Il modo con cui l'assemblea congressuale ha seguito ed applaudito la relazione ha fatto capire, anche a chi ancora sperava, che una certa svolta storica si stava per compiere in quel palazzo, più stucchevole che brutto.

La "minoranza democristiana" la poteva contare anche un bambino di prima elementare; per farsi notare un po' di più doveva attendere il tempo della discussione... non è mancata all'appuntamento, sempre ben sostenuta ed incoraggiata dalla stampa padronale. Per questo, dopo aver registrato per dovere di cronaca la presenza di un 15 per cento di democristiani aclisti, sorvoleremo sui loro interventi, frutto, per dirla alla Geo Brenna, di "rachitismo culturale". Il primo intervento di rilievo è stato quello di Giorgio Pazzini.

Ha illustrato le posizioni avanzate del suo gruppo, già anticipate dall'Adista e non è andato oltre. Evidentemente la necessità di fare muro contro la reazione della minoranza ha avuto la meglio sull'altra necessità: quella di presentare una piattaforma ancora più avanzata.
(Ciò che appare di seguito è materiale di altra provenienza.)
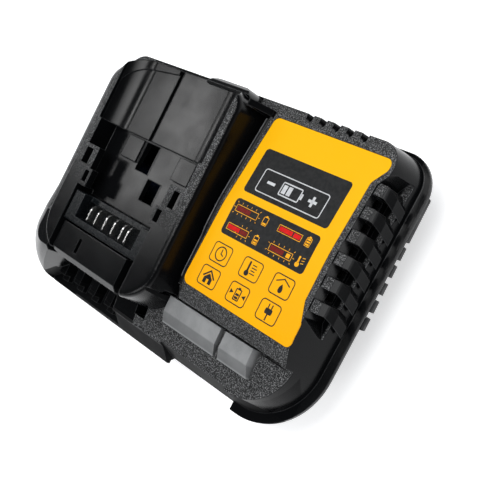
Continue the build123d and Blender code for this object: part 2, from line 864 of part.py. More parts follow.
    # flat floor in front of the step
    with BuildSketch(Plane.XY.offset(floor_z)):
        with Locations((bay_centre_x, (trough_front_y + lip_back_y) / 2)):
            Rectangle(floor_right_x - floor_left_x, trough_front_y - lip_back_y)
        with Locations((bay_centre_x, (lip_back_y + lip_step_y) / 2)):
            Rectangle(floor_right_x - floor_left_x - 2 * lip_width, lip_back_y - lip_step_y)
        with Locations((bay_centre_x, (lip_step_y + floor_front_y) / 2)):
            Rectangle(
                floor_right_x - floor_left_x - 2 * lip_front_width, lip_step_y - floor_front_y
            )
        with Locations((block_centre_x, (floor_front_y + stop_back_y) / 2)):
            Rectangle(2 * arm_inner_half, floor_front_y - stop_back_y)
    extrude(amount=20, mode=Mode.SUBTRACT)
    # channels under the rail lips
    with BuildSketch(Plane.XY.offset(floor_z)):
        with Locations((bay_centre_x, (lip_back_y + floor_front_y) / 2)):
            Rectangle(floor_right_x - floor_left_x, lip_back_y - floor_front_y)
    extrude(amount=rail_top_z - lip_thickness - floor_z, mode=Mode.SUBTRACT)
    # windows through the lips
    with BuildSketch(Plane.XY.offset(rail_top_z - lip_thickness - 1)):
        for side in (-1, 1):
            with Locations((bay_centre_x + side * window_long_offset, window_long_y)):
                Rectangle(window_long_width, window_long)
            with Locations((bay_centre_x + side * window_short_offset, window_short_y)):
                Rectangle(window_short_width, window_short)
    extrude(amount=10, mode=Mode.SUBTRACT)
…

Un altro uomo di punta, Domenico Rosati, dopo aver usato "fioretti, spade e clave" per ridicolizzare la minoranza, ha centrato il suo intervento affermando "che il potere reale del movimento operaio e quindi del movimento operaio cristiano - cioè il nostro autentico ruolo politico - non è nei partiti o coi partiti, ma nella società, nelle fabbriche, nelle campagne, nelle comunità locali, nelle molteplici forme associative che il movimento operaio promuove e libera come espressione di autonomia e di crescita del tessuto civile".
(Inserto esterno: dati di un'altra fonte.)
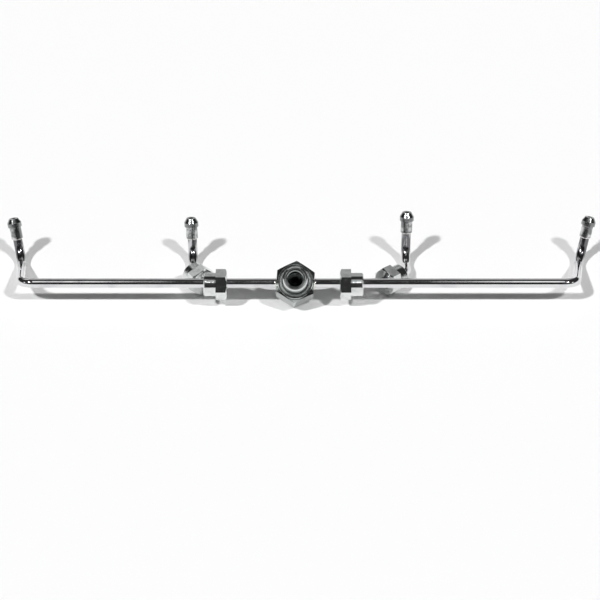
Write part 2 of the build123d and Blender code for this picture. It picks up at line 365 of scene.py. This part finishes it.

Sottolineando vari aspetti, sullo stesso argomento si sono espressi Borroni, Moreazzi ed altri.

Una certa qual delusione ha dato al congresso il movimento giovanile delle Acli presente solo con un anodino intervento del delegato nazionale senza quella scapigliata intraprendenza registrata a Viareggio. In questo clima l'intervento del futuro presidente Gabaglio è sembrato uno dei più aperti, anche se tra le righe si leggeva la preoccupazione di recuperare gli incerti per portare avanti, con la più larga maggioranza, un discorso nuovo. Il suo discorso è stato da un delegato definito "onesto, dignitoso e coscientemente moderato".
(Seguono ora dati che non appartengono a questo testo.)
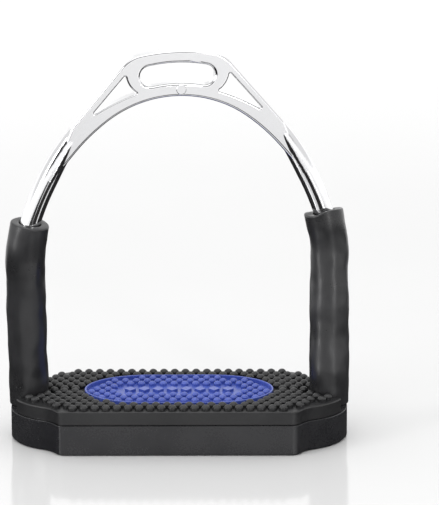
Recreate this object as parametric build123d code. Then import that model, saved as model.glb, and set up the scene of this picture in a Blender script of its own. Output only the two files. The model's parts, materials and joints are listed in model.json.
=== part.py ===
"""Flexible stirrup iron: a polished bow on two jointed legs in rubber sleeves, over a studded tread.

Frame: X runs across the tread from leg to leg, the front faces -Y, and +Z is up.
The origin is the centre of the tread's underside. Each half is the other turned
half a turn about Z, because the bow is set at an angle to the tread.
"""
from build123d import *
from math import acos, atan2, cos, degrees, radians, sin, sqrt, tan
import os

# tread
TREAD_FLAT = (112.0, 64.0)      # length and depth of the straight-sided middle
TREAD_CORNER = 5.0
LOBE_X = 51.7                   # centre of each rounded end
LOBE_R = 25.3
LOBE_BLEND = 15.0               # hollow corner between middle and end
BASE_H = 14.0
BASE_EDGE = 0.9
TOP_EDGE = 0.2
PANEL = (98.0, 46.0, 8.0, 1.0)  # recess under the base: length, depth, corner, height
COLLAR = (9.1, 1.5)             # boss under each sleeve: radius, height
PAD_INSET = 0.5
PAD_GROOVE = (0.9, 0.6)         # groove round the pad's foot: depth, height
PAD_H = 6.5
NOTCH_R = 9.3
PAD_TOP = BASE_H + PAD_H

# studs
PITCH = 5.0
PAD_STUD = (1.95, 2.5, 1.3)     # radius, height, rise of the dome
INSERT_STUD = (1.72, 2.1, 1.1)
FIRST_ROW = 2.07                # first rows are this far from the centre line
EDGE_MARGIN = 2.9
LATTICE_X = 61.0                # the regular lattice ends here
LOBE_STUDS = ((62.7, 10.3), (67.8, 11.6), (65.0, 14.9))
LONE_STUD_X = 57.1

# insert
INSERT_X = 14.0                 # centre of each elliptical end
INSERT = (29.2, 21.7)           # half length and half depth of the ends
INSERT_FLOOR = PAD_TOP - 0.2
INSERT_BED = 17.6
RIM_W = 0.8
RIM_TOP = 22.2
BAND_X = 28.5                   # the smooth band is twice this long
BAND_Y = (-4.0, 7.5)
LOZENGE = (5.4, 6.6, 1.3)       # width, depth and height of each raised mark
LOZENGES = 8
LOZENGE_PITCH = 6.4
BOSS_R = 3.4
BOSS_AT = (26.0, 10.5)
BOSS_FOOT = 9.0

# legs
LEG_X = 68.7
YAW = 9.0                       # the bow's angle to the tread
PITCH_LOW_Z = 30.0
SWAY_LOW_Z = 41.0
SWAY_HIGH_Z = 77.0
PITCH_HIGH_Z = 88.0
PIN_R = 1.5
PIN_FIT = 0.04
EYE_R = 3.5
TANG_T = 4.0
SIDE_GAP = 0.3
FORK_W = 10.0
FORK_D = 7.2
FORK_BACK = 6.4                 # height of the block behind the bow's forks
POST_R = 6.2
POST_FOOT = 7.0
SHOULDER_Z = 24.0
SLEEVE_R = 8.9
SLEEVE_BORE = 7.0
SLEEVE_BEND = 35.0              # radius of its bends
MOUTH_ANGLE = 72.1              # it ends at this angle of the bow's arm
LIP = (5.2, 5.0)                # its mouth grips the arm: radius, length

# bow, drawn in its own plane: s runs along the bow, z is up
BOW_T = 7.0
TOP_Z = 179.9
TOP_R = 87.0
SHOULDER_ANGLE = 14.25          # where the top arc ends, from upright
SHOULDER_ROUND = 14.0
ARM_C = (-49.6, 65.4)           # centre of the right arm's arcs
ARM_AXIS_R = 122.4
ARM_R = 4.6
SIDE_R = 126.6
SIDE_FROM = 49.3
SIDE_TO = 50.5
WEB_IN = 60.0                   # where the plate's outer edge reaches the arm's axis
WEB_END = 65.0
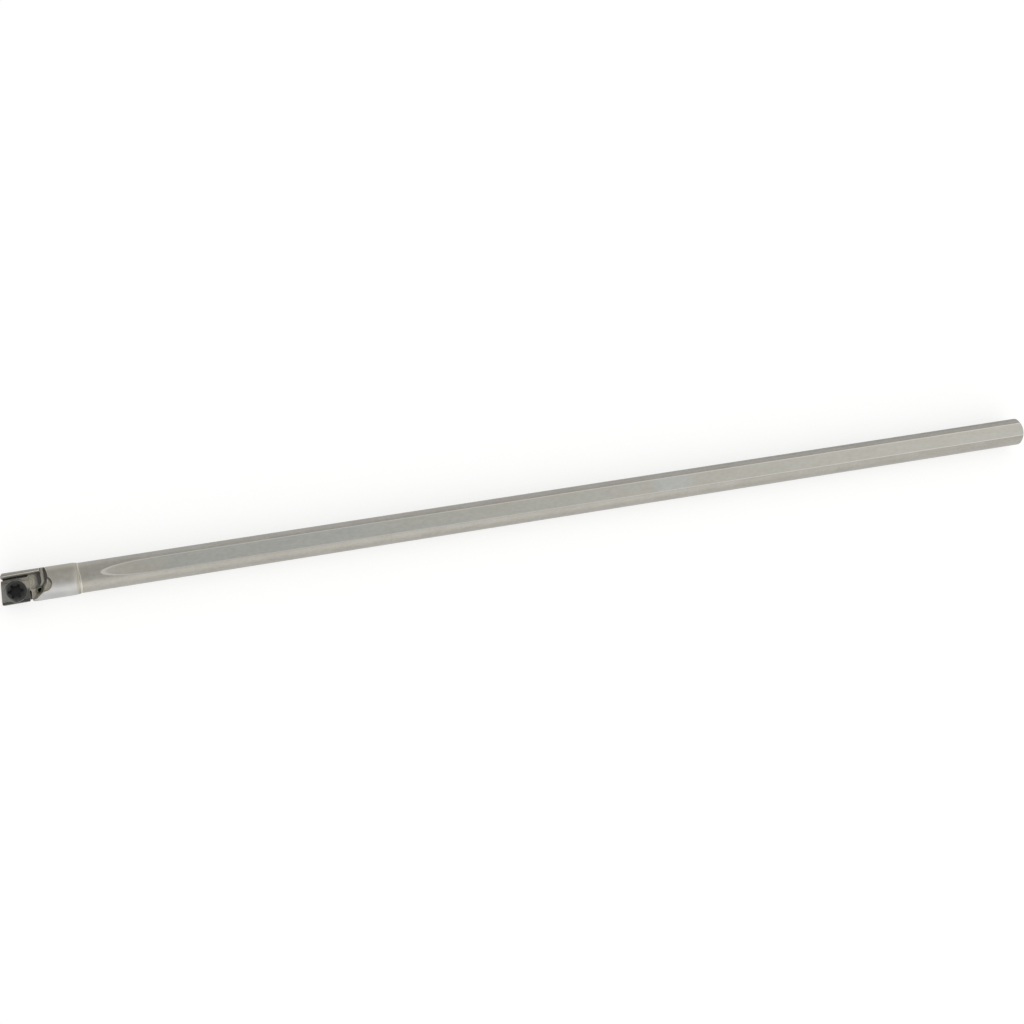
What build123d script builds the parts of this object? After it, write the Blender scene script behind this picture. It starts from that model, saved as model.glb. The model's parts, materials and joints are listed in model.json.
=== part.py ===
"""Indexable boring bar: carbide shank, brazed steel head, screwed-on four-sided insert.

Millimetres. X runs along the bar from the head towards the tail. Z is square to the ground flat and to the
insert's rake face. The origin is on the shank's axis, where the shank comes out of the brazed joint. The
cutting corner is at the front of the head, on the -Y side, and its rake face is at the height of the axis.
"""

import os
from math import cos, radians, sin, sqrt, tan

from build123d import *

# Whole bar
overall_length = 150.0  # cutting corner to tail end
head_length = 10.0  # cutting corner to brazed joint

# Shank
shank_diameter = 4.0
height_over_flat = 3.73  # round underside to ground flat
tail_chamfer = 0.3
flat_runout_start = 2.55  # shank left fully round beside the joint
flat_runout_length = 7.0  # stretch over which the grinding wheel lifts out
spigot_diameter = 2.4
spigot_length = 2.6
coolant_bore_diameter = 1.0

# Brazed joint
braze_thickness = 0.1

# Head
head_diameter = 4.25
back_cone_length = 0.6  # taper from the head down to the shank
front_setback = 0.06  # steel behind the front cutting edge
front_clearance_angle = 7.0
land_front_angle = 24.0  # how far the land's front falls back
side_flat_offset = 2.0  # axis to the flat under the side cutting edge
side_flat_length = 4.0
side_flat_runout = 0.8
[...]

Tra gli ospiti intervenuti ci corre l'obbligo di segnalare quello di Macario, segretario della Fim-Cisl, inteso a sollecitare la fine di ogni funzione di supporto del movimento aclista anche nei confronti della stessa Cisl, per una più rapida realizzazione della unità sindacale.Con la replica di Labor, che nonostante tutto con il suo "saluto" ha commosso l'assemblea, è calato il sipario sull'XI Con. Naz. delle Acli.